In her new book, “Ageless,” Somers touts new drugs called bioidentical hormones as a salve for the miseries of menopause and the changes that women face with age.

“What we are doing now is the same as the Industrial Revolution,” Somers told the New York Daily News, describing her six-week-old book as “a bible.”

But the AMA has asked the government to scrutinize the drugs and challenges many of the book’s claims.

Bioidentical hormones are commercially manufactured, or made-to-order, hormones whose chemical structure is the same as those produced by the body.

Proponents describe them as plant-based, natural alternatives to the synthetic hormones that were popular with postmenopausal women until a 2002 government study found they increased the risk of breast cancer and heart attacks.

But critics say the sources of the drugs’ ingredients aren’t always identified and their safety and benefits are unproven. It’s unknown how many women are taking them.

“We’re not necessarily saying these are better or worse. The important thing is, we don’t know,” said Dr.
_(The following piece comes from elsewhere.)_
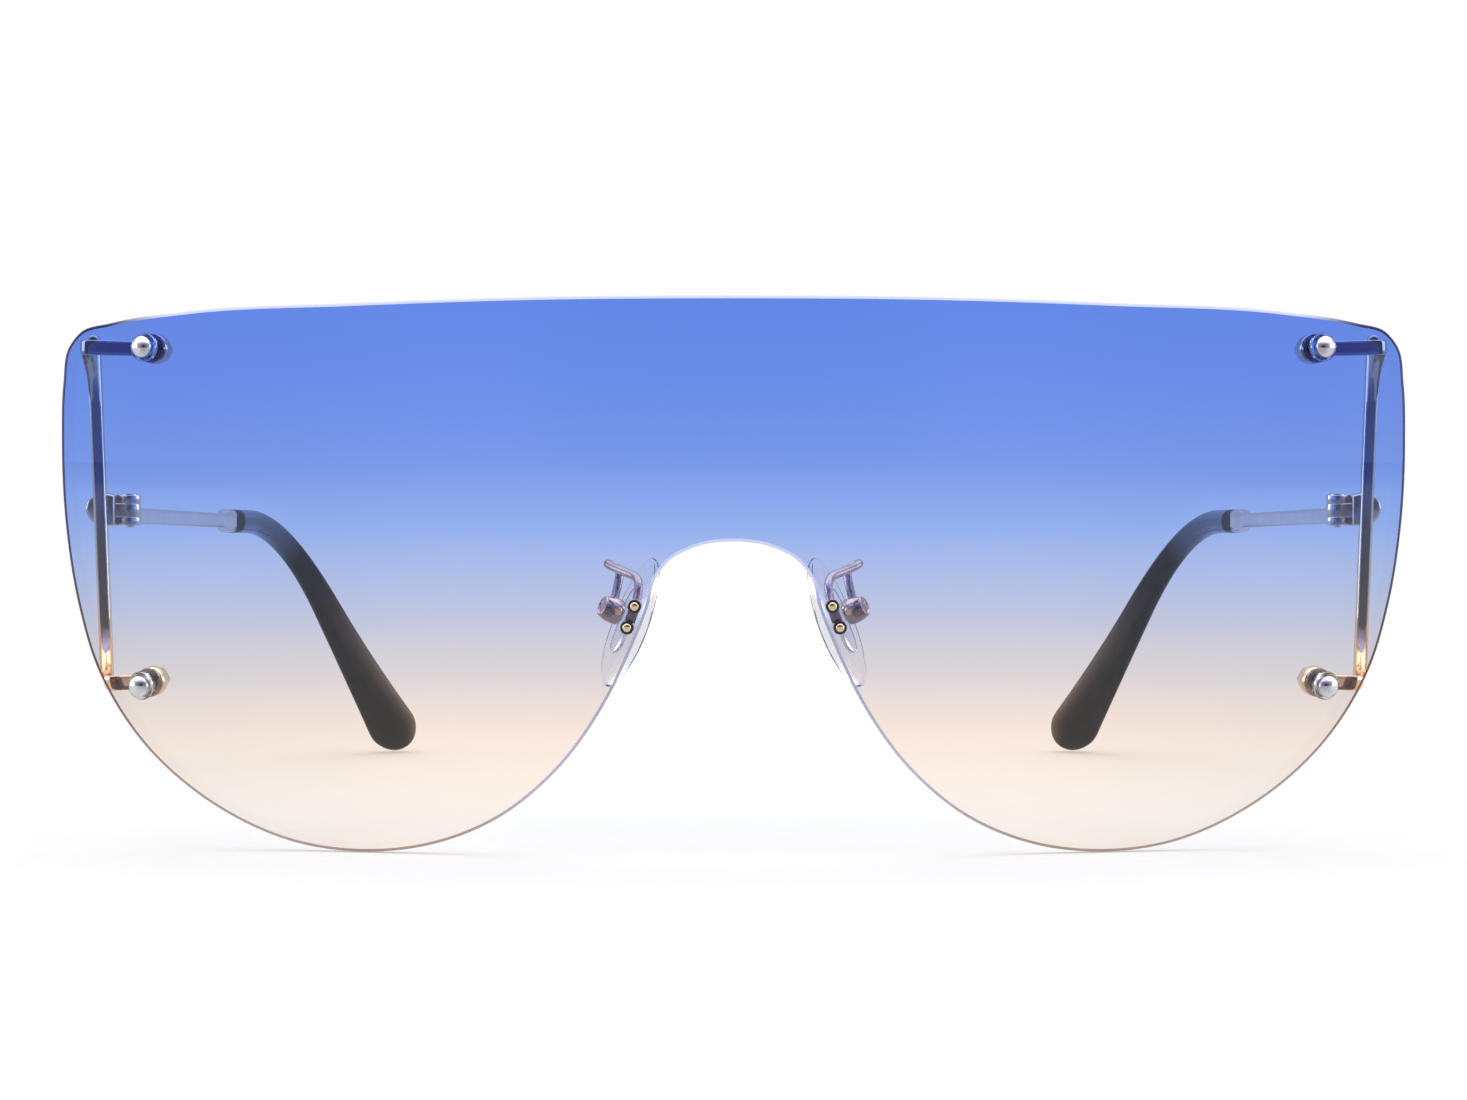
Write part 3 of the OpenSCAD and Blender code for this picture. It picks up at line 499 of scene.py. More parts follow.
def smoky_plastic():
    """Dyed plastic: black over the plug at the mouth, with almost no gloss, which is painted
    shade for the dark inside of the sleeve's opening; a thin dye at the neck, where light
    still comes through; and black again past the ear bend. The share of light follows the
    way back, in metres. Low down, the edge that faces the nose has a painted highlight, a
    paler brown for the light that the thin edge catches: there x times the sideways part of
    the normal is below zero."""
    material, tree, shader = nodes_of("tip_plastic")
    x, y, z = parts_of(tree)
    start, end = NECK_REACH
    along = eased(tree, y, start, end, kind="LINEAR")
    thin = ramp(tree, along, [((at - start) / (end - start), (light,) * 3)
                              for at, light in NECK_LIGHT_AND_MOUTH_SHADE])
    dye = ramp(tree, thin, [(0, TIP_DYE), (1, NECK_DYE)])
    # Painted highlight: a paler brown on the low edge that faces the nose, for the light that the
    # thin edge catches.
    turn = maths(tree, "MULTIPLY", x, parts_of(tree, "Normal")[0])
    edge = maths(tree, "MULTIPLY", eased(tree, turn, *HIGHLIGHT_TURN, 1, 0),
                  eased(tree, z, *HIGHLIGHT_HEIGHT, 1, 0))
    # Almost no gloss at the black mouth, so its painted shade stays dark.
    skin = ramp(tree, along, [(0.17, (0.01,) * 3), (0.2, (0.06,) * 3)])
    feed(tree, shader, {"Base Color": blend(tree, edge, dye, (*EDGE_HIGHLIGHT, 1)), "IOR": 1.45,
                        "Transmission Weight": thin, "Specular IOR Level": skin})
    hazy(tree, shader, 700, 0.12, 0.26)
    return material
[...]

Robert Vigersky, a member of the Endocrine Society.

Somers and her guru, a self-proclaimed scientist named T.S. Wiley who lacks a college degree, dismiss their critics as well-paid lackeys of the pharmaceutical industry who are threatened by unconventional ideas to help suffering women.

“This is David and Goliath. But someone has to speak for women because the AMA is speaking for the pharmaceutical companies. The AMA does not understand menopause. The doctors are men,” Somers said.

Ironically, Somers’ and Wiley’s fiercest and most bitter critic may be a doctor who shares their aversion to traditional hormone-replacement therapy – and even prescribes other bioidenticals herself.

Somers and Wiley lack the credentials to do the same, said Manhattan internist Dr. Erika Schwartz.

She wrote to Somers’ publisher, Crown, protesting the book’s “gratuitous advice on significant medical issues … areas that are legally and ethically the domain of licensed medical practitioners.”

In recent days, as their bickering has reached a crescendo, the attacks have grown increasingly personal.

“This is not about turf because Suzanne Somers is not a physician. Why would anyone take advice from an actress? The health care system for women is not where it should be, but bringing in amateurs doesn’t help,” Schwartz sniffed.

Somers countered, “She writes a column for the National Enquirer. If she jumps on Suzanne Somers’ coattails, she can get a lot of patients for herself.”